Here comes with the interesting part, segment reporting.
For its manufacturing segment, I would love to see the segment able to maintain above 20% operating profit margin. That would be a very good improvement from 15% (FY2014) and 19% (FY2015). Management pointed out that it was due to lower operating expenses incurred. But I guess for manufacturing industry, normally the management able to reduce the operating expenses to certain extend only and maintain from there.
For its engineering segment, management pointed out that the gross profit margin is higher due to higher weightage on revenue from certain projects with relatively higher profit margin and the Group’s Kuala Lipis Hospital Project has just started. However, the contribution of the hospital project is quite low.

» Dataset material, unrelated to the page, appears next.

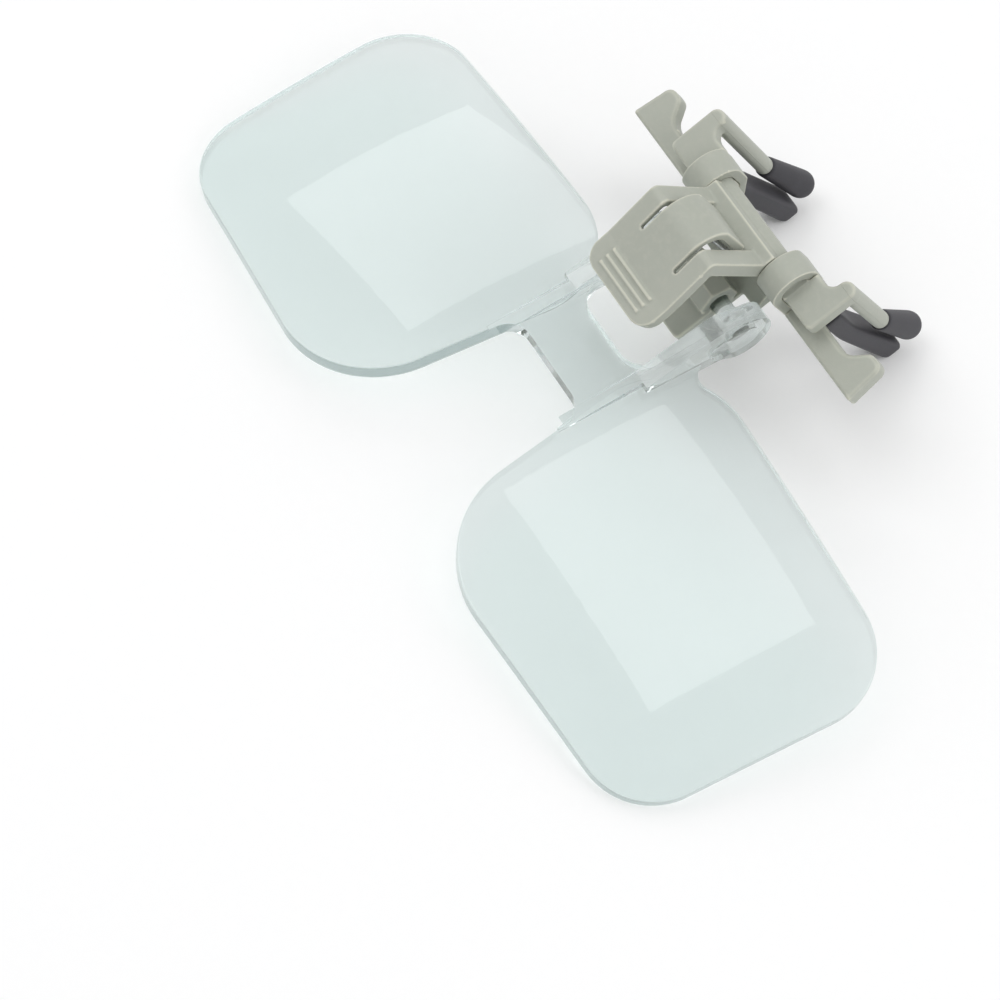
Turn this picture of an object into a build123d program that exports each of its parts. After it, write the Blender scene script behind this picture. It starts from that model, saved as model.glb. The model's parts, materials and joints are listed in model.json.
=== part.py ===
from build123d import *
from math import atan2, cos, degrees, hypot, pi, radians, sin, sqrt, tan
import os

# Clip on eyeglass loupe: a clear double lens that flips up on a sprung clip.
# The clip is modelled as it is worn: X to the wearer's left, Y back towards the
# face, Z up, with the flip axis of the lenses on the X axis.
# The lens moulding is modelled flat in its own frame: X across, Y from the
# bottom of the lenses to the flip axis, Z out of the front of the lenses.
# Lengths are millimetres and angles are degrees.

# General clearances and the overrun of every cut
overrun = 1.0
running_gap = 0.08
side_gap = 0.1
seat_gap = 0.1

# Lens outline, before its corners are rounded
lens_top_gap = 12.0
lens_bottom_gap = 22.0
lens_top_width = 53.9
lens_bottom_width = 46.1
lens_inner_height = 44.8
lens_outer_height = 40.8
lens_outer_rise = 1.1
top_inner_radius = 11.7
top_outer_radius = 10.3
bottom_inner_radius = 14.3
bottom_outer_radius = 10.0

# Lens thickness and its two curved faces
lens_edge_thickness = 2.4
lens_front_radius = 230.0
lens_back_radius = 800.0
lens_edge_softening = 0.35
wrap_angle = 7.1
wrap_line = 8.5

# Bridge between the lenses
bridge_bottom = 4.8
bridge_height = 8.5
bridge_thickness = 2.2
bridge_sink = 0.5
bridge_lower_radius = 3.2
bridge_upper_radius = 3.6

# Ears that carry the lenses on the clip
flip_axis_height = 28.75
flip_axis_rise = 0.3
ear_inner = 7.1
ear_thickness = 2.9
ear_hub_radius = 4.0
ear_arch_height = 4.9
ear_arch_back = 6.3
ear_rib_thickness = 1.9
ear_rib_rise = 0.8
ear_web_length = 4.6
ear_web_radius = 2.2
ear_pocket_width = 4.2
ear_pocket_length = 3.4
ear_pocket_depth = 0.7
pin_radius = 1.3
pin_tip = 1.4
pin_collar_radius = 2.1
pin_collar_length = 0.9

# Angle between the lenses and the level clip, as it lies with the lenses up
flip_up_angle = 25.0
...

I believe the higher profit margin of the engineering segment is not sustainable due to the nature of the revenue recognition of contract based projects just like what happened in Q4FY14. It's still highly depends on the Ampang line LRT extension project.
Dato Tan pointed out that there was delay in Ampang Line LRT extension project. However, Prasarana CEO stated days later that there was no delay and the phase 1 is on track and will begin operation in Oct 31 2015. So, who should we trust?
Besides, Dato Tan also mentioned the group target to add another RM2 or RM3 billion worth of contracts this year on top of RM1 billion orderbook on hands. I think we should ignore this kind of blow water issue. I still remember he said the same thing during last year AGM on top of gonna diversify into oil & gas segment.
Well, I think he did not expect the sudden drop in crude oil price at the end of last year which indirectly affected the numbers of construction jobs awarded.
The biggest surprise to me about George Kent is ColdEye bought the counter recently as shown in the latest annual report.
He must have a very good reason to buy. Should I follow? :)
moven00
Vincent by the time you post this, we already know you already buy la.